Por eso esta y otras organizaciones han propuesto que se tomen medidas más audaces en contra de los violentos que no quieren dejar reparar a las víctimas, empezando por restringir al máximo el porte de armas, aun aquellas con salvoconducto, en esas 12 zonas (143 municipios) donde puso el foco el Gobierno para devolver la tierra, según informó La Silla Vacía.

La idea es potente, no sólo porque salva vidas, sino porque también puede ayudarle a la civilidad democrática a colonizar otro enmarañado territorio. Y así como restituir y formalizar tierras les puso luz a las enormes irregularidades en la propiedad del campo colombiano, restringir y vigilar al máximo el porte de armas de quien no pertenezca a la Fuerza Pública puede ayudar a iluminar ese otro agujero negro: el mercado de armas —legal e ilegal—. Se supone que es dificilísimo conseguir un salvoconducto, pero en la práctica lo pueden comprar los narcos, sus secuaces, los paramilitares y sus herederos, los usurpadores todos.

Hacer el control sobre las armas más transparente y público puede ser una empresa delicada porque es meterse en el terreno propio de los militares en un país con guerra interna. Resultaría más viable ensayarlo primero en los municipios donde se esté restituyendo, con el argumento imbatible de que la Fuerza Pública lo requiere para poderle responder así a la ciudadanía por la riesgosa tarea de proteger a funcionarios y víctimas en proceso de ser restituidas.
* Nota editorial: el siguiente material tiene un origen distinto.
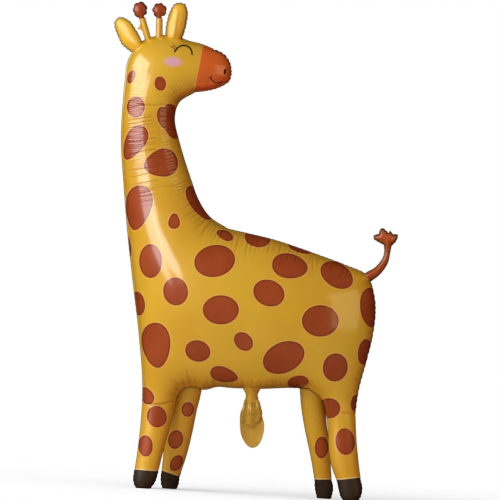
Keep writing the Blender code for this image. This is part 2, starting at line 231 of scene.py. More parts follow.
# Printed spots, each an egg: middle, half length, half width, way its blunt end points in degrees, taper.
TRUNK_SPOTS = [
    (263, 846, 13.5, 7, 68, 0),
    (321, 832, 14.2, 10.8, 100, 0),
    (272, 785.5, 20.6, 17.8, 90, 0),
    (345, 757, 35, 18, 102, 0),
    (330, 763, 23, 14, 110, 0),
    (269.5, 714, 37, 20, 62, 0.3),
    (322, 673, 34, 27, 12, 0.25),
    (277, 584, 45, 25.5, 80, 0.3),
    (399, 594, 39, 17, 125, 0.1),
    (349, 558, 15.6, 10.8, 265, 0.35),
    (302, 478, 33.6, 22.6, 90, 0),
    (249, 506, 30, 13, 97, 0),
    (450, 529.5, 17.2, 9, 335, 0.15),
    (515, 524, 25.4, 17.5, 350, 0),
    (429.7, 478.2, 40.5, 31.3, 12, 0),
    (579.5, 468, 35.6, 24.4, 170, 0.12),
    (600, 503, 24, 7.5, 342, 0),
    (673, 450, 35, 23.5, 328, 0),
    (537.5, 414.5, 31.5, 25.5, 338, 0),
    (442, 381, 35.6, 28.6, 0, 0),
    (640, 359, 36.4, 31, 0, 0),
    (742, 385, 39.5, 22, 97, 0),
    (487, 318, 20.5, 16.2, 318, 0),
    (396, 299, 25, 21, 345, 0),
    (567, 286, 43, 30, 25, 0),
    (670, 266, 28, 24.4, 80, 0),
    (729, 296.5, 25.6, 13, 82, 0),
    (448.5, 251, 28, 14.8, 165, 0.25),
    (352, 417.5, 27.6, 24.4, 100, 0),
    (276, 393, 23.6, 14, 98, 0),
    (313, 310, 45, 28.2, 95, 0.2),
    (294.3, 209.3, 17.8, 12, 295, 0.25),
    (314, 167.5, 21.4, 19.2, 110, 0),
    (291.5, 109, 20.8, 14, 92, 0),
    (690, 117.5, 26.4, 19, 97, 0),
    (710.5, 194.5, 16, 8.5, 82, 0),
    (658, 184, 22, 20, 0, 0),
    (596, 236, 21, 13, 8, 0),
]
FAR_FRONT_SPOTS = [(375.5, 181, 14.6, 12, 80, 0), (351, 120.5, 18.6, 14.6, 75, 0), (352.5, 73, 17, 11, 60, 0)]
FAR_REAR_SPOTS = [(643.5, 104.5, 21.4, 13.4, 88, 0)]

# Straight print edges, each from its left end to its right end; the hooves are black below theirs.
NEAR_FRONT_HOOF_EDGE = ((272, 62), (316, 58.6))
NEAR_REAR_HOOF_EDGE = ((672.8, 41), (718.6, 46))
FAR_FRONT_HOOF_EDGE = ((326.8, 57), (358.8, 46))
FAR_REAR_HOOF_EDGE = ((630, 40), (663, 40))
MUZZLE_EDGE = ((404.4, 906.2), (388, 819.2))
MUZZLE_FLOOR = (388, 800)  # the orange is only above this place

# The face. An oval: middle, half width, half height, turn. An arc: its circle's middle and radius, half width
# of the line, how far from the middle the chord lies that ends it, and the way to that chord. A stroke: first
# place, last place and half width. Turns and ways are in degrees.
CHEEK = ((346.6, 875.6), 19.5, 11, -4)
NOSTRIL = ((450, 856.5), 2.7, 6.4, -12)
EYELID = ((367.6, 891.8), 16.8, 1.7, 5.9, 60.5)
SMILE = ((436.2, 849.8), 15.9, 1.1, 9.5, -107.7)
LID_END = ((348.5, 895.2), (357.2, 904.9), 1.7)
LASHES = [((341.5, 906.5), (351, 900.5), 0.85), ((346, 909.5), (354.5, 903.5), 0.85)]
SMILE_TICK = [((415.8, 844.6), (421.6, 845), 0.8), ((421, 844.4), (425.2, 848.8), 0.8)]
LINE_BLUR = 0.35  # how softly each of these lines ends

# How far outside a printed shape's edge, in metres, each of its lines begins and is full.
SPOT_HALO = (0.0032, 0.0016)
SPOT_RIM = (0.0007, -0.0003)
SPOT_FILL = (-0.0018, -0.0030)
MUZZLE_LINE = (0.0004, -0.0004)
MUZZLE_FILL = (-0.0014, -0.0022)
HOOF_LINE = (0.0032, 0.0020)
HOOF_FILL = (0.0004, -0.0003)
SHADED_HEM_FILL = (1.15, 0.85)  # in widths of the band along the edge painted dark as shade

# Fine pleats across the neck.
PLEATED = (286, 700, 100, 22, 95, 0)  # where they are, as an egg
PLEAT_FADE = 0.008  # metres in which they end there
PLEAT_WAY = ((270, 700), 100)  # a place, and the way in degrees that they follow each other
PLEATS_A_METRE = 250.0
PLEAT_WARP = 0.010  # metres by which they wander

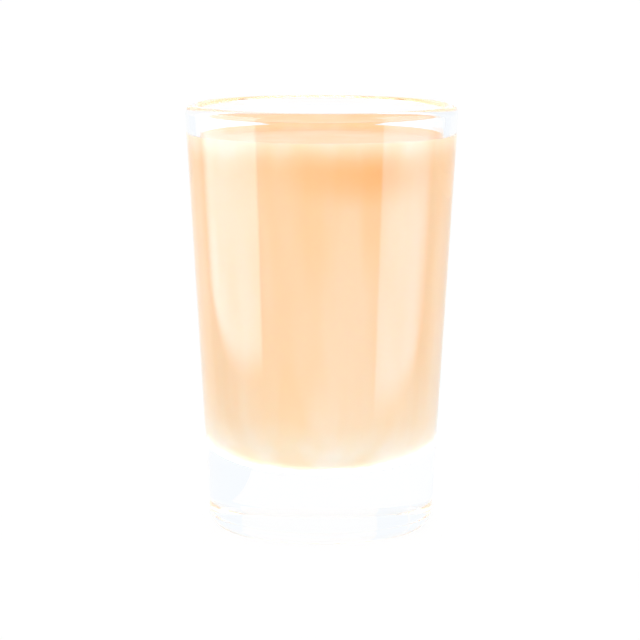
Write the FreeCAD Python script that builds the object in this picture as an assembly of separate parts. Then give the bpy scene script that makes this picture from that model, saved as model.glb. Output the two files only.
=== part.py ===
import FreeCAD, Part
import math
import os

# A shot glass with a heavy solid base, filled with butterscotch cream.
# Millimetres, +Z up, origin at the middle of the foot on the table.
# Both pieces are turned about the Z axis from a half profile of (radius, height) points.

# Glass: outside
glass_height = 70.0          # table to the top of the lip
rim_diameter = 44.8          # outside, where the wall line reaches the top
foot_diameter = 36.4         # outside, where the wall line reaches the table
foot_corner_radius = 3.2     # moulded rounding all round the foot

# Glass: underside, a flat recess that leaves a ring to stand on
recess_depth = 1.8
recess_radius = 12.5         # at the recess's ceiling
recess_draft = 0.5           # how much wider the recess is at the table, so that the mould lets go

# Glass: inside
rim_wall = 2.1               # wall at the mouth
floor_wall = 2.2             # wall at the height of the cavity's lowest point
base_thickness = 10.4        # table to the cavity's lowest point
floor_corner_radius = 12.0   # where the wall turns into the cavity's floor
floor_dish_radius = 45.0     # the floor is a shallow dish of this radius
lip_outer_share = 0.7        # share of the wall that the lip's outer rounding takes

# Cream: a solid fill that wets the wall
headspace = 4.7              # top of the lip down to the line where the cream meets the wall
meniscus_height = 1.0        # how far the cream climbs the wall
meniscus_reach = 1.8         # how far in from the wall the climb starts


def vector(point):
    """A profile point (radius, height) as a point of the XZ plane."""
    radius, height = point
    return FreeCAD.Vector(radius, 0, height)


def line(start, end):
    """A straight profile edge."""
    return Part.LineSegment(vector(start), vector(end)).toShape()


def arc(centre, radius, start_angle, end_angle):
    """A circular profile edge, from one angle to another in degrees, with its two end points."""
    def on_circle(angle):
        turn = math.radians(angle)
        return (centre[0] + radius * math.cos(turn), centre[1] + radius * math.sin(turn))
    start = on_circle(start_angle)
    middle = on_circle((start_angle + end_angle) / 2)
    end = on_circle(end_angle)
    return Part.Arc(vector(start), vector(middle), vector(end)).toShape(), start, end


def revolve(edges):
    """The solid that a closed half profile sweeps in one full turn about Z."""
    profile = Part.Face(Part.Wire(edges))
    solid = profile.revolve(FreeCAD.Vector(0, 0, 0), FreeCAD.Vector(0, 0, 1), 360)
    if solid.Volume < 0:
        solid.reverse()
    return solid


def outer_radius(height):
    """Outside of the glass: one straight taper from the foot to the rim."""
    return (foot_diameter + (rim_diameter - foot_diameter) * height / glass_height) / 2


def inner_radius(height):
    """Inside of the glass: its own straight taper, so that the wall thickens downwards."""
    top = outer_radius(glass_height) - rim_wall
    bottom = outer_radius(base_thickness) - floor_wall
    return bottom + (top - bottom) * (height - base_thickness) / (glass_height - base_thickness)


def lean(radius_at):
    """Angle of a wall line from the vertical, in degrees."""
    return math.degrees(math.atan(radius_at(1) - radius_at(0)))


def inset(radius_at, height, distance):
    """Radius of the point at a height that lies a distance inwards, square to a wall line."""
    return radius_at(height) - distance / math.cos(math.radians(lean(radius_at)))


def cavity_corner():
    """Centre of the rounding between the wall and the dished floor, touching both."""
    slope = inner_radius(1) - inner_radius(0)
    foot = inset(inner_radius, 0, floor_corner_radius)
    dish_centre = base_thickness + floor_dish_radius
    reach = floor_dish_radius - floor_corner_radius
    # (foot + slope h)^2 + (h - dish_centre)^2 = reach^2, lower root
    a = 1 + slope ** 2
    b = foot * slope - dish_centre
    c = foot ** 2 + dish_centre ** 2 - reach ** 2
    height = (-b - math.sqrt(b ** 2 - a * c)) / a
    return (foot + slope * height, height)


def cavity_floor():
    """Edges from the axis out to the foot of the inner wall, and the point reached there."""
    corner = cavity_corner()
    dish_centre = (0, base_thickness + floor_dish_radius)
    turn = math.degrees(math.atan2(corner[1] - dish_centre[1], corner[0]))
    dish, lowest, dish_end = arc(dish_centre, floor_dish_radius, -90, turn)
    rounding, rounding_start, wall_foot = arc(corner, floor_corner_radius, turn, -lean(inner_radius))
    return [dish, rounding], wall_foot


def lip():
    """Edges over the lip, two roundings that meet at its highest point, with both end points."""
    outer_lean = math.radians(lean(outer_radius))
    inner_lean = math.radians(lean(inner_radius))
    # wall at the mouth = outer (1 / cos + tan) + inner (1 / cos - tan)
    outer_part = lip_outer_share * rim_wall
    inner_part = rim_wall - outer_part
    outer_rounding = outer_part / (1 / math.cos(outer_lean) + math.tan(outer_lean))
    inner_rounding = inner_part / (1 / math.cos(inner_lean) - math.tan(inner_lean))
    outer_height = glass_height - outer_rounding
    inner_height = glass_height - inner_rounding
    middle = inset(outer_radius, outer_height, outer_rounding)
    outer, outer_start, top = arc((middle, outer_height), outer_rounding, -lean(outer_radius), 90)
    inner, top, inner_end = arc((middle, inner_height), inner_rounding, 90, 180 - lean(inner_radius))
    return [outer, inner], outer_start, inner_end


def foot():
    """Edges from the axis over the recess, the standing ring and the foot's rounding."""
    corner = (inset(outer_radius, foot_corner_radius, foot_corner_radius), foot_corner_radius)
    ceiling_middle = (0, recess_depth)
    ceiling_edge = (recess_radius, recess_depth)
    ring_inner = (recess_radius + recess_draft, 0)
    rounding, ring_outer, wall_start = arc(corner, foot_corner_radius, -90, -lean(outer_radius))
    ceiling = line(ceiling_middle, ceiling_edge)
    side = line(ceiling_edge, ring_inner)
    ring = line(ring_inner, ring_outer)
    return [ceiling, side, ring, rounding], ceiling_middle, wall_start


def make_glass():
    """One pressed and fire-polished piece: solid base, tapered wall, rounded lip."""
    under, axis_low, wall_start = foot()
    over, lip_outer, lip_inner = lip()
    floor, wall_foot = cavity_floor()
    axis_high = (0, base_thickness)
    outside = under + [line(wall_start, lip_outer)] + over
    inside = [line(lip_inner, wall_foot)] + floor[::-1]
    return revolve(outside + inside + [line(axis_high, axis_low)])


def make_cream():
    """The fill: it takes the cavity's shape and its top curves up to the wall."""
    floor, wall_foot = cavity_floor()
    contact_height = glass_height - headspace
    contact = (inner_radius(contact_height), contact_height)
    level = contact_height - meniscus_height
    climb_radius = (meniscus_height ** 2 + meniscus_reach ** 2) / (2 * meniscus_height)
    climb_centre = (contact[0] - meniscus_reach, level + climb_radius)
    climb_angle = math.degrees(math.asin(meniscus_reach / climb_radius))
    climb, climb_top, climb_foot = arc(climb_centre, climb_radius, climb_angle - 90, -90)
    surface = line(climb_foot, (0, level))
    axis = line((0, level), (0, base_thickness))
    return revolve(floor + [line(wall_foot, contact), climb, surface, axis])


def main():
    os.makedirs("parts", exist_ok=True)
    pieces = {"glass": make_glass(), "cream": make_cream()}
    for node, solid in pieces.items():
        solid.exportStep("parts/" + node + ".step")
        print(node, "valid", solid.isValid(), "volume %.1f mm3" % solid.Volume)


main()
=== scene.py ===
import bpy
import math
from mathutils import Euler, Matrix, Vector


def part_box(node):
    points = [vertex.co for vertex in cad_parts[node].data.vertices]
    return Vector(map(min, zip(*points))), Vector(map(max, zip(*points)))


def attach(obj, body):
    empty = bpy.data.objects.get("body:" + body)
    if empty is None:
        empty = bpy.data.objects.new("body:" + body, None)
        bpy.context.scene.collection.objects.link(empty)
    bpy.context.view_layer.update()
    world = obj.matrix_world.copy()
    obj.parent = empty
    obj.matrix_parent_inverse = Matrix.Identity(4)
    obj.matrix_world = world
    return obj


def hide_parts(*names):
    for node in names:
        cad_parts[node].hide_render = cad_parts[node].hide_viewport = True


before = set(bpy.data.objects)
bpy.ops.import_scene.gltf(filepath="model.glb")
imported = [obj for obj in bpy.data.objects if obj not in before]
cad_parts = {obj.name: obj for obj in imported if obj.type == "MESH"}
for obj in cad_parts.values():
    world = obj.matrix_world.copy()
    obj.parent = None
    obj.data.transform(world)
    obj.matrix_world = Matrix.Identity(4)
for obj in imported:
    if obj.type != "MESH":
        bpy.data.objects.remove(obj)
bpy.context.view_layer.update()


# ---------------------------------------------------------------- the shot glass
# One piece of clear soda-lime glass, pressed in a mould and fire-polished at the lip. The base is
# solid and heavy, with a shallow recess beneath that leaves a ring to stand on, and the wall
# tapers outwards and thins towards the mouth.
MM = 0.001

# sizes in millimetres
glass_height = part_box("glass")[1].z / MM
RIM_RADIUS = 22.4            # outside, where the wall line reaches the top
FOOT_RADIUS = 18.2           # outside, where the wall line reaches the table
RIM_WALL = 2.1
FLOOR_WALL = 2.2             # at the height of the cavity's lowest point
BASE_THICKNESS = 10.4        # table to the cavity's lowest point
FLOOR_CORNER = 12.0
FLOOR_DISH = 45.0
LIP_OUTER_SHARE = 0.7        # share of the wall that the lip's outer rounding takes
FOOT_ROUNDING = 3.2
RECESS_DEPTH = 1.8
RECESS_RADIUS = 12.5         # at the recess's ceiling
RECESS_DRAFT = 0.5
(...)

En estos pueblos se podría hacer pública la lista de civiles con armas legales, verificar periódicamente que los dueños de los salvoconductos sean los mismos de las armas y que la ley no los ande buscando y prohibir el porte de armas a ciertas horas y en ciertos lugares. Además se podrían hacer campañas para que la gente aprenda a admirar el valor civil de no andar armado.

Quizás entonces, aun sin un enorme pie de fuerza para hacer cumplir las restricciones, se podría conseguir que quienes se sientan arrinconados allí sean los matones de fusil, y no los valientes líderes y funcionarios que sin más que su fuerza moral le están poniendo el pecho a la loable política oficial.